• _Material provided_
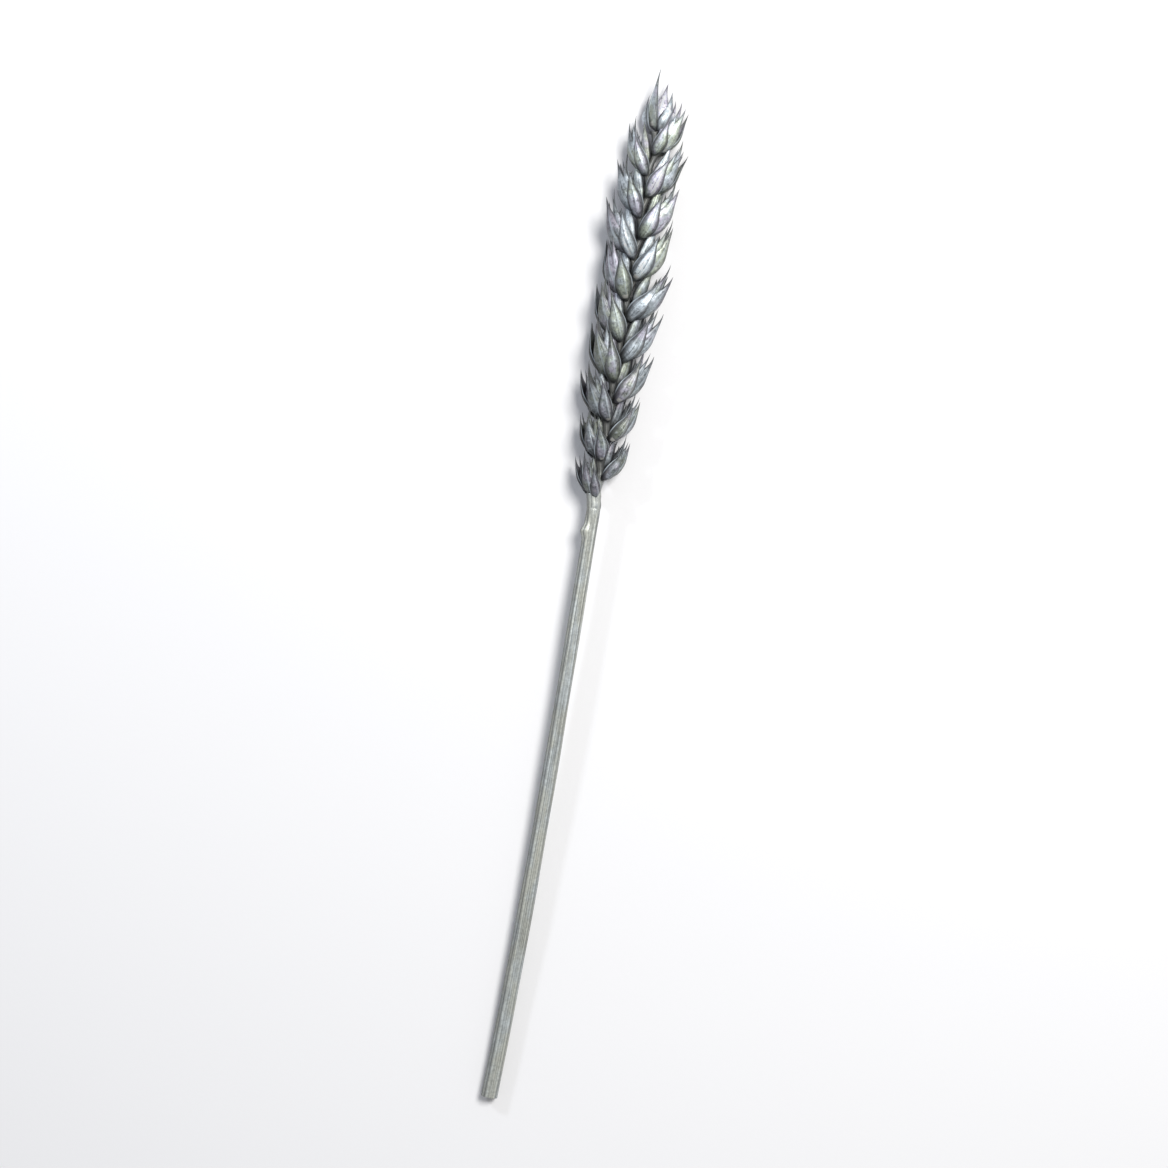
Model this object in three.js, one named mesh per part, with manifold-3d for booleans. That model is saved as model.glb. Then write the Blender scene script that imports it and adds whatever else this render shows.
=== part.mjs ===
// One ear of bread wheat on a length of its straw, cut, dried and painted silver grey, lying on its side.
// Millimetres, +Z up. The straw's cut end points to -Y and the tip of the ear to +Y, with the origin under
// the middle, on the surface that the ear rests on. The ear is a zigzag rachis with spikelets in two rows.
// Each spikelet is a fan of chaff scales: two keeled glumes outside and three plump lemmas between them.
import * as THREE from "three";
import { mergeVertices } from "three/addons/utils/BufferGeometryUtils.js";
import Module from "manifold-3d";

// Driving dimensions
const TOTAL_LENGTH = 210;
const EAR_LENGTH = 89;
const RACHIS_LENGTH = 76;
const RACHIS_RADIUS = 0.95;
const NECK_RADIUS = 1.25; // of the rachis where it leaves the straw
const ZIGZAG = 0.55; // of the rachis to either side
const STRAW_CUT_RADIUS = 1.6;
const STRAW_TOP_RADIUS = 1.3;
const STRAW_RIBS = 10;
const RIB_DEPTH = 0.09;
const COLLAR_FLARE = 0.1; // added to the straw's radius where it meets the ear
const COLLAR_LENGTH = 5;
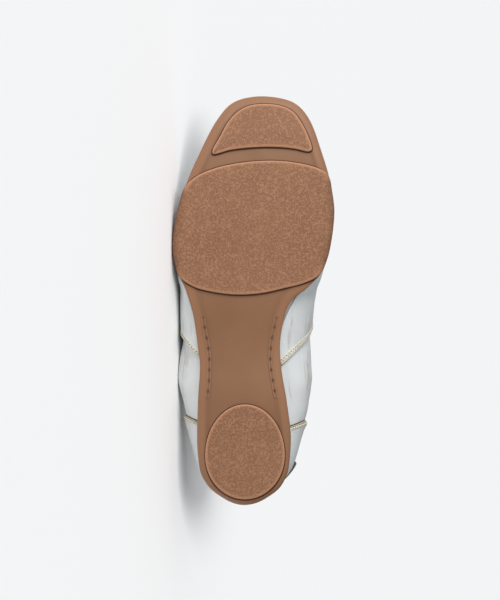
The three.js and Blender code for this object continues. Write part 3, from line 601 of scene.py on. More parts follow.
def leather_material():
    """Silvery white leather: a faint grain, cloudy tone, brushed beige-grey rub marks where the mesh says, and
    painted shade in the corners beside seams."""
    material, shader = new_material("silvery_leather")
    place = object_place(material)
    brushed = noise(material, object_place(material, (48, 560, 560)), 1.0, 5, 0.6)
    fine = noise(material, object_place(material, (900, 1600, 1600)), 1.0, 2)
    clouds = ranged(material, noise(material, place, 35, 4), 0.3, 0.7)
    tone = blended(material, clouds, linear(219, 222, 222), linear(208, 211, 211))
    streaks = ranged(material, brushed, 0.3, 0.66, 0.2, 1.3)
    rub = maths(material, "MULTIPLY", attribute(material, "rub"), streaks)
    speck = ranged(material, maths(material, "ADD", rub, maths(material, "MULTIPLY", fine, 0.35)), 0.25, 1.2)
    tone = blended(material, speck, tone, linear(168, 160, 148))
    # Painted shade beside the seams and under the overlays' edges, as the mesh gives it
    tone = blended(material, maths(material, "MULTIPLY", attribute(material, "painted_seam_shade"), 0.7), tone,
                   linear(134, 122, 103))
    link(material, tone, shader, "Base Color")
    grain = node(material, "ShaderNodeTexVoronoi", {"Vector": place, "Scale": 950}).outputs["Distance"]
    bumped(material, shader, [(grain, 0.12, 0.00012), (noise(material, place, 110, 3), 0.18, 0.0006)])
    link(material, ranged(material, speck, 0, 1, 0.4, 0.62), shader, "Roughness")
    shader.inputs["Metallic"].default_value = 0.12
    shader.inputs["Specular IOR Level"].default_value = 0.5
    shader.inputs["Coat Weight"].default_value = 0.12
    shader.inputs["Coat Roughness"].default_value = 0.35
    return material


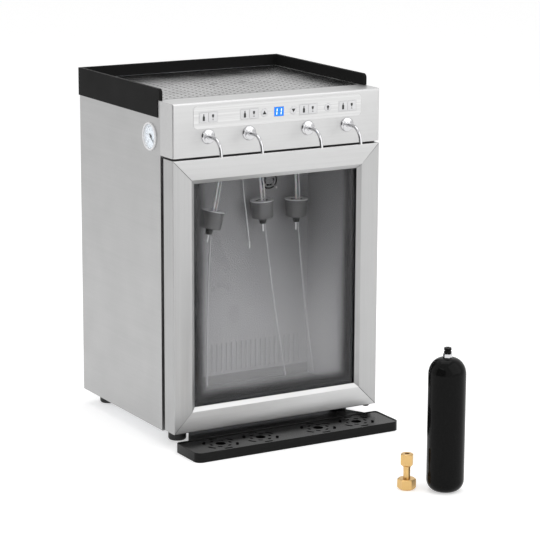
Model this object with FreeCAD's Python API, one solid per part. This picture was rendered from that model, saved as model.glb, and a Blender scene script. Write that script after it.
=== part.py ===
import FreeCAD, Part

import math
import os

# Four-bottle wine dispenser: a cooled cabinet with a glass door, a head box
# with keys and four taps, a gas supply, and a loose drip tray.
# The origin is on the floor, under the middle of the door's front face.
# The front looks along -Y. All lengths are in millimetres.

os.makedirs("parts", exist_ok=True)

Vector = FreeCAD.Vector
X = Vector(1, 0, 0)
Y = Vector(0, 1, 0)
Z = Vector(0, 0, 1)

# Cabinet
width = 450.0
body_depth = 347.0
foot_height = 28.0
top_height = 662.0
sheet = 1.2
flange = 15.0
top_flange = 12.0
base_upturn = 15.0

# Door
door_thickness = 38.0
door_gap = 12.0
outer_edge_round = 1.5
door_bottom = 32.0
head_gap = 4.0
frame_face = 39.0
bevel_width = 8.0
bevel_depth = 6.0
lip_thickness = 2.0
tube_depth = 34.0
profile_wall = 2.0
pane = 4.0
pane_gap = 12.0
pane_edge_gap = 1.0
spacer_width = 8.0
seal_outer = 14.0
seal_width = 17.0
seal_clearance = 0.3
bead_width = 13.0

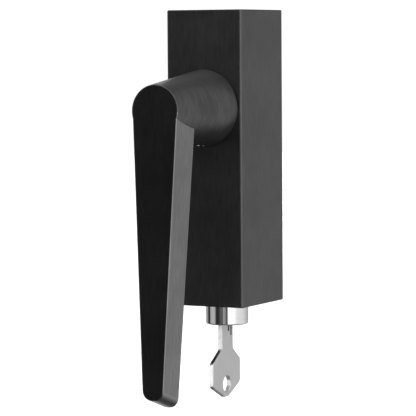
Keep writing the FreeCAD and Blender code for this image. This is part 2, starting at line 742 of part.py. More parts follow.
def make_mechanism_case():
    """Die-cast block that carries the disc, the bolt and the lock barrel."""
    solid = block("case_block", CASE_HALF, (CASE_FRONT, CASE_REAR), (CASE_BOTTOM, "case_top"))
    ahead, behind, below = f"{CASE_FRONT} - 1", f"{CASE_REAR} + 1", f"{CASE_BOTTOM} - 1"
    tools = [
        rod_y("disc_cavity", CAVITY_RADIUS, (CAVITY_FRONT, behind)),
        rod_y("spindle_way", SPINDLE_BORE, (ahead, behind)),
        rod_y("ring_space", f"{RING_OUTER} + 2 * bore_gap", (ahead, f"{HUB_END} + bore_gap")),
        block("bolt_channel", CHANNEL_HALF, (f"{LOCK_Y} - {CHANNEL_HALF}", behind), (CHANNEL_BOTTOM, "0")),
        rod_z("barrel_bore", f"{BARREL_RADIUS} + run_gap", (below, f"{BARREL_TOP} + small_gap"), y=LOCK_Y),
        rod_z("clip_space", f"{CLIP_RADIUS} + bore_gap", (BARREL_TOP, f"{CHANNEL_BOTTOM} + small_gap"),
              y=LOCK_Y),
        rod_z("dowel_hole", "dowel_radius", (below, f"{DOWEL_START} + dowel_length"), DOWEL_X, LOCK_Y),
    ]
    relief_y = (HUB_END, behind)
    relief_z = (f"{CASE_BOTTOM} + relief_rise", "-relief_top")
    pocket = (POCKET_END, f"{CAVITY_FRONT} + small_gap")
    thread = (f"{COVER_REAR} - cover_screw_length - small_gap", behind)
    for side, sign in SIDES:
        reach = f"{sign}{BALL_REACH}"
        tools.append(rod_y(f"spring_pocket_{side}", "ball_radius + small_gap", pocket, reach, reach))
        tools.append(rod_y(f"cover_thread_{side}", "cover_screw_radius", thread,
                           f"{sign}cover_screw_side", COVER_SCREW_Z))
    tools.append(box("relief_right", ("relief_inner", "relief_outer"), relief_y, relief_z))
    tools.append(box("relief_left", ("-relief_outer", "-relief_inner"), relief_y, relief_z))
    boss_end = f"{INNER_FRONT} + boss_tall + small_gap"
    for number, (x, z) in enumerate(SCREW_PLACES, start=1):
        tools.append(rod_y(f"case_screw_hole_{number}", "screw_radius + small_gap", (ahead, behind), x, z))
        tools.append(rod_y(f"boss_pocket_{number}", "screw_boss + small_gap", (ahead, boss_end), x, z))
    return cut("mechanism_case", solid, *tools)


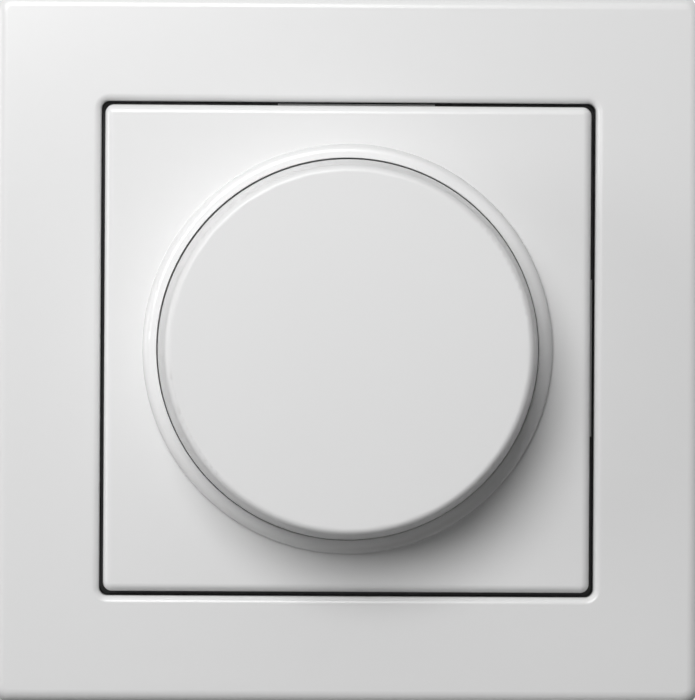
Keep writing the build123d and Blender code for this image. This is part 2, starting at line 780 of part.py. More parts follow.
with BuildPart() as claw_nut_left:
    mirror(claw_nut_right.part, about=Plane.YZ)
claw_nut_left.part.label = "claw_nut_left"
export_step(claw_nut_left.part, "parts/claw_nut_left.step")

# The claw screws are turned from the front, before the plate and the frame go on.
with BuildPart() as claw_screw_right:
    with BuildSketch(level(claw_screw_end)):
        with Locations((claw_screw_x, 0)):
            Circle(claw_screw_r)
    extrude(amount=support_thickness - claw_screw_end)
    with BuildSketch(level(support_thickness)):
        with Locations((claw_screw_x, 0)):
            Circle(claw_head_r)
    extrude(amount=claw_head_height)
    chamfer(claw_screw_right.faces().sort_by(Axis.Y)[0].edges(), claw_head_chamfer)
    with BuildSketch(level(support_thickness + claw_head_height)):
        with Locations((claw_screw_x, 0)):
            Rectangle(2 * recess_share * claw_head_r, recess_width)
            Rectangle(recess_width, 2 * recess_share * claw_head_r)
    extrude(amount=-claw_recess_depth, mode=Mode.SUBTRACT)
claw_screw_right.part.label = "claw_screw_right"
export_step(claw_screw_right.part, "parts/claw_screw_right.step")

with BuildPart() as claw_screw_left:
    mirror(claw_screw_right.part, about=Plane.YZ)
claw_screw_left.part.label = "claw_screw_left"
export_step(claw_screw_left.part, "parts/claw_screw_left.step")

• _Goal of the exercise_
Your task is to quote, without any alteration, the lines running from the top of the records to the line that holds "import Module from", both included.

• _Result for this task_
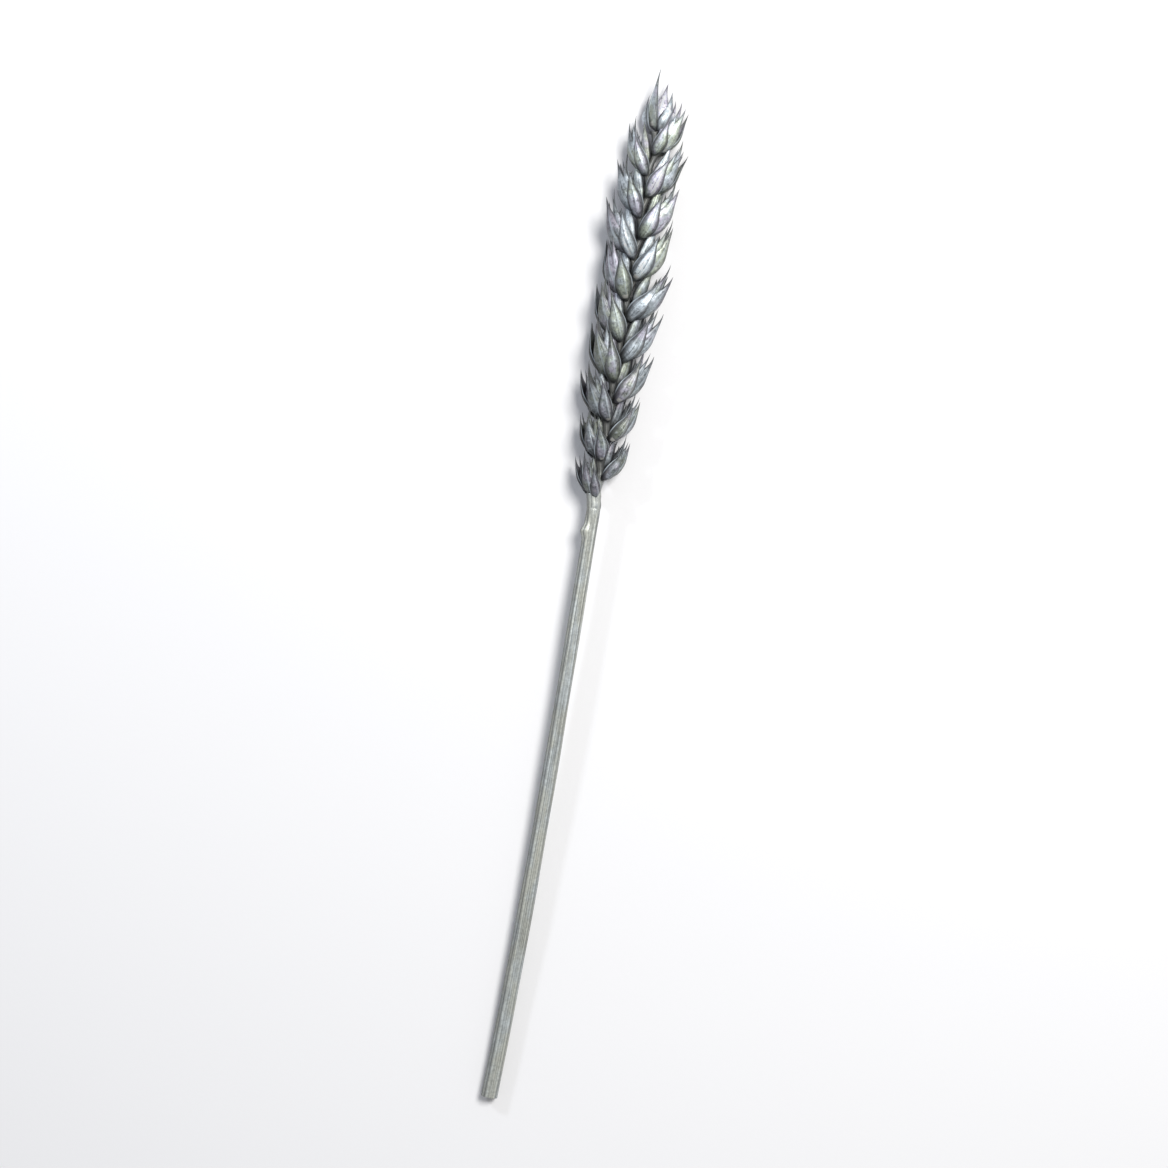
Model this object in three.js, one named mesh per part, with manifold-3d for booleans. That model is saved as model.glb. Then write the Blender scene script that imports it and adds whatever else this render shows.
=== part.mjs ===
// One ear of bread wheat on a length of its straw, cut, dried and painted silver grey, lying on its side.
// Millimetres, +Z up. The straw's cut end points to -Y and the tip of the ear to +Y, with the origin under
// the middle, on the surface that the ear rests on. The ear is a zigzag rachis with spikelets in two rows.
// Each spikelet is a fan of chaff scales: two keeled glumes outside and three plump lemmas between them.
import * as THREE from "three";
import { mergeVertices } from "three/addons/utils/BufferGeometryUtils.js";
import Module from "manifold-3d";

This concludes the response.